Opinion Logements pour aînés

« Les vieux se cachent pour mourir »

Après 10 ans du programme Municipalités amies des aînés, il y a lieu de questionner le succès de cette politique 

On constate au Québec un engouement des aînés pour les logements ou les copropriétés dans des immeubles réservés spécifiquement à leur groupe d’âge.

Ils y vivent dans une sorte d’autarcie, à l’écart du reste de la société. Cette auto-ségrégation marque l’échec des politiques d’intégration des aînés et soulève des enjeux importants tant d’un point de vue personnel, que sociétal et sanitaire dans la perspective du vieillissement rapide de notre population.
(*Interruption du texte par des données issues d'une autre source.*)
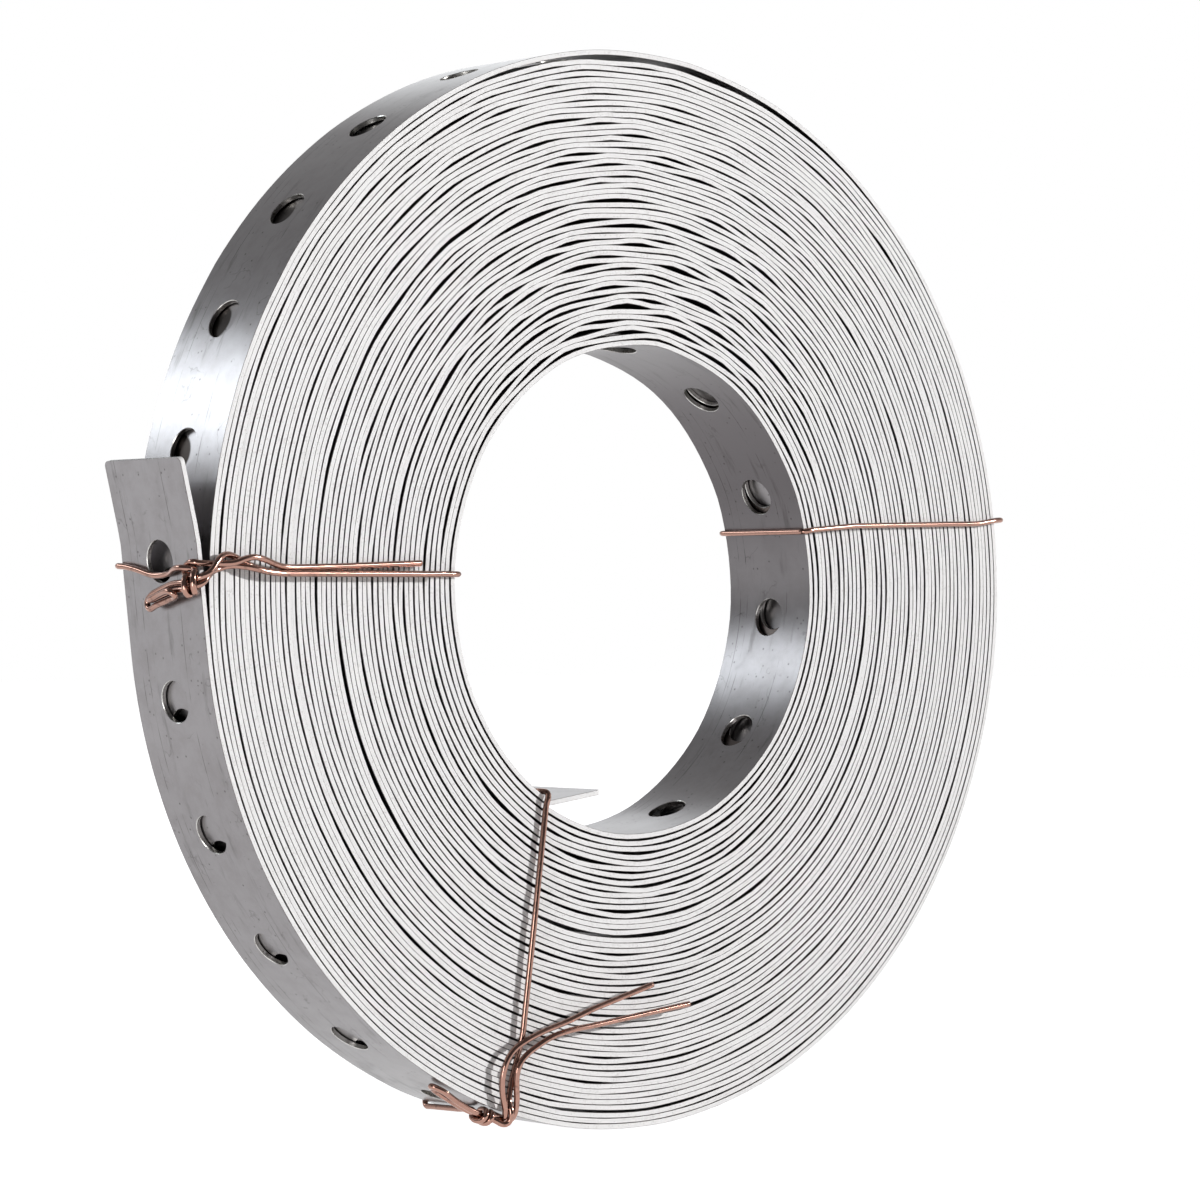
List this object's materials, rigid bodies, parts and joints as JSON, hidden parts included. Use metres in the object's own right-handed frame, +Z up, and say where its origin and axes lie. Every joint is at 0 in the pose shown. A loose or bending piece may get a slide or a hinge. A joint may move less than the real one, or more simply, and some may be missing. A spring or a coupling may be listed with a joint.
{
  "type": "coil of perforated steel strapping band",
  "caption": "Coil of perforated flat steel band, standing on its rim, with a free outer tail and a sprung inner end, tied with copper-coloured wires.",
  "frame": {"origin": "centre of the coil: on its axis, half way across the band", "axes": "+Y along the coil's axis, away from the end face that the picture shows; +Z up as it stands on its rim; the tail is on the -X side"},
  "size_m": [0.1888, 0.0262, 0.1819],
  "materials": {
    "band_steel": "bright rolled steel with smudges and cut edges",
    "tie_wire": "glossy copper-coated steel wire"
  },
  "bodies": {
    "root": {"steel_band": "band_steel", "tie_wire_left": "tie_wire", "tie_wire_right": "tie_wire", "tie_wire_bottom": "tie_wire"}
  },
  "joints": []
}
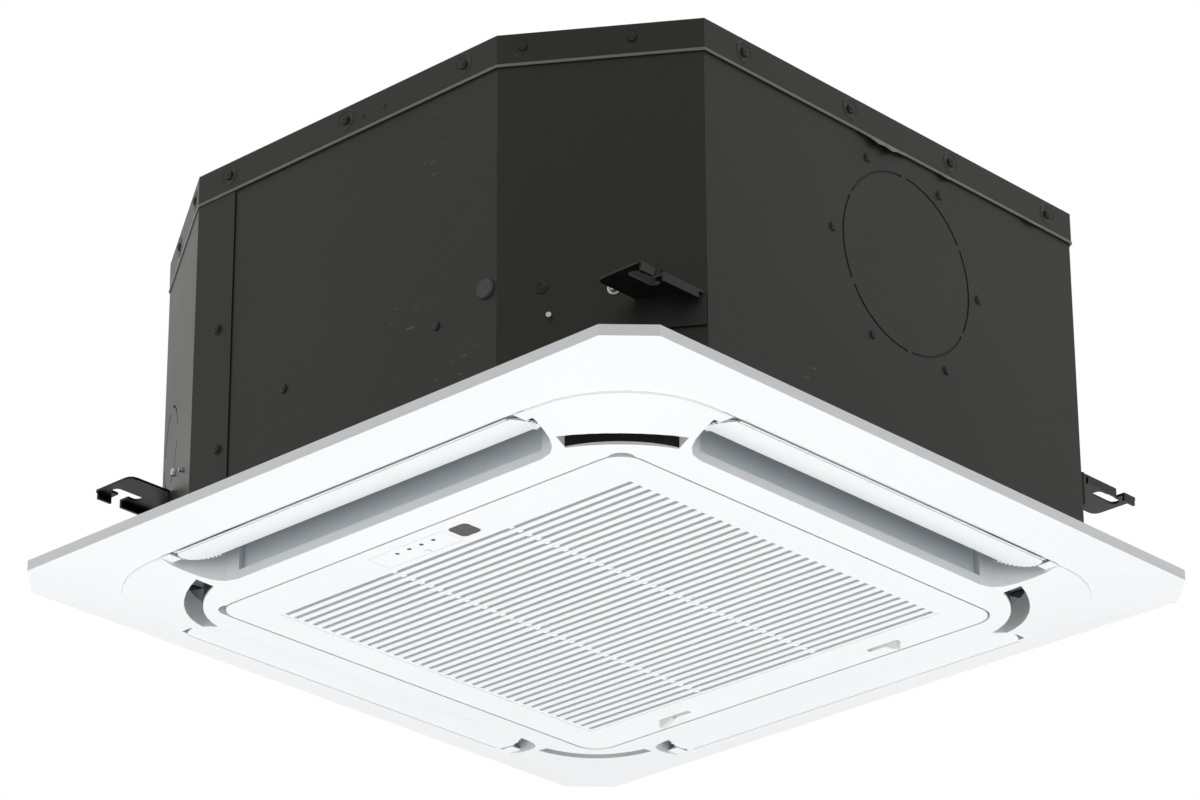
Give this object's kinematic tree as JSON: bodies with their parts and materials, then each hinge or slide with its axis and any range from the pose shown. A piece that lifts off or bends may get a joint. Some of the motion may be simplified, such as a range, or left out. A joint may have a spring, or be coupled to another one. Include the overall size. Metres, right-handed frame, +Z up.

Actuellement, selon la Société canadienne d’hypothèques et de logement, plus de 112 000 Québécois âgés de 65 ans et plus (8 %) habitent dans plus de 1300 résidences pour aînés. Le Québec se démarque des autres provinces canadiennes sur cet aspect puisque la moitié des places en résidences pour aînés au Canada se retrouvent au Québec. Alors que 8,5 % des personnes de 75 ans et plus au Canada habitent dans des résidences pour aînés, ce pourcentage grimpe à 18,5 % au Québec. 

La majorité de ces logements se situe dans des immeubles de 90 unités et plus. Et il ne s’agit là que des locataires. Il faut aussi considérer que 30 % des copropriétés sont occupées par des personnes âgées au Canada et que ce nombre est en progression croissante. Dans ce marché lucratif, on ne compte plus les mises en chantier de résidences par les grandes corporations (Résidences Soleil, Groupe Maurice, Réseau sélection et autres Chartwell). Il en va de même pour les copropriétés dont les promoteurs ciblent souvent exclusivement les aînés.

De façon stratégique, on incite les retraités à troquer leur patrimoine pour louer ou acheter ces logements. Les publicités promettent confort, sécurité et services.

On y entre comme à l’hôtel. Plus besoin de faire la cuisine, plus de tâches ménagères fastidieuses, plus besoin de sortir pour les loisirs. Tout y est. Au besoin, on vous organise une sortie en autobus pour jouir du monde extérieur et de ses casinos, musées et autres sites touristiques. Les contacts avec la famille et les petits-enfants sont réglementés et confinés dans des espaces réservés, quiétude oblige. 

Certains endroits interdisent, par règlement, le séjour des petits enfants pour plus de quelques heures. Les vieux se cachent et s’isolent eux-mêmes de la société et de leur famille.

On leur promet aussi des services de santé et d’aide à l’autonomie. Les lendemains déchantent bien souvent lorsque le transfert à l’urgence est la réponse aux problèmes de santé ou lorsque des tarifs souvent prohibitifs sont facturés pour les services d’aide personnelle. Et l’on ne saurait ignorer tous les cas d’expulsion en cas de perte d’autonomie significative ou de troubles cognitifs dérangeants. Alors qu’on sait que les aînés souhaitent vivre dans leur domicile le plus longtemps possible, pourquoi continuer à favoriser le développement de ces résidences collectives en lieu et place de soins et services à domicile accessibles et suffisants ?

Il y a lieu de se poser des questions sur l’évolution de notre société dans le contexte du vieillissement de la population et de l’arrivée massive des baby-boomers à la retraite. Pourquoi les aînés choisissent-ils de vivre dans ces grands immeubles avec services ? Est-ce par commodité, par sécurité ou encore par dépit ? Parce que nos cités n’ont pas su s’adapter à leurs besoins ? 

Après 10 ans du programme Municipalités amies des aînés qui avait justement pour but de mieux aménager nos villes et nos villages pour intégrer les aînés, il y a lieu de questionner le succès de cette politique. En dépit de l’engouement des municipalités pour ce programme, il semble qu’une proportion importante des aînés choisisse plutôt l’ostracisme à l’intégration sociale. Avons-nous vraiment fait le plein des stratégies d’urbanisme, d’aménagement, d’adaptation du logement et de transport pour que les personnes de tous âges vivent pleinement en collectivité ?

Dans les années 70, Anne-Marie Guillemard parlait de mort sociale pour qualifier la retraite. L’autarcie des aînés dans des complexes immobiliers représente aussi une mort sociale. Les vieux se cachent pour mourir. Une mort sociale dans des ghettos dorés bien à l’abri des regards d’une société indifférente et complice. Une réflexion s’impose pour analyser les causes de ce phénomène et surtout pour explorer et soutenir des alternatives plus compatibles avec la persistance des contacts intergénérationnels, l’intégration sociale et le soutien à l’autonomie à domicile.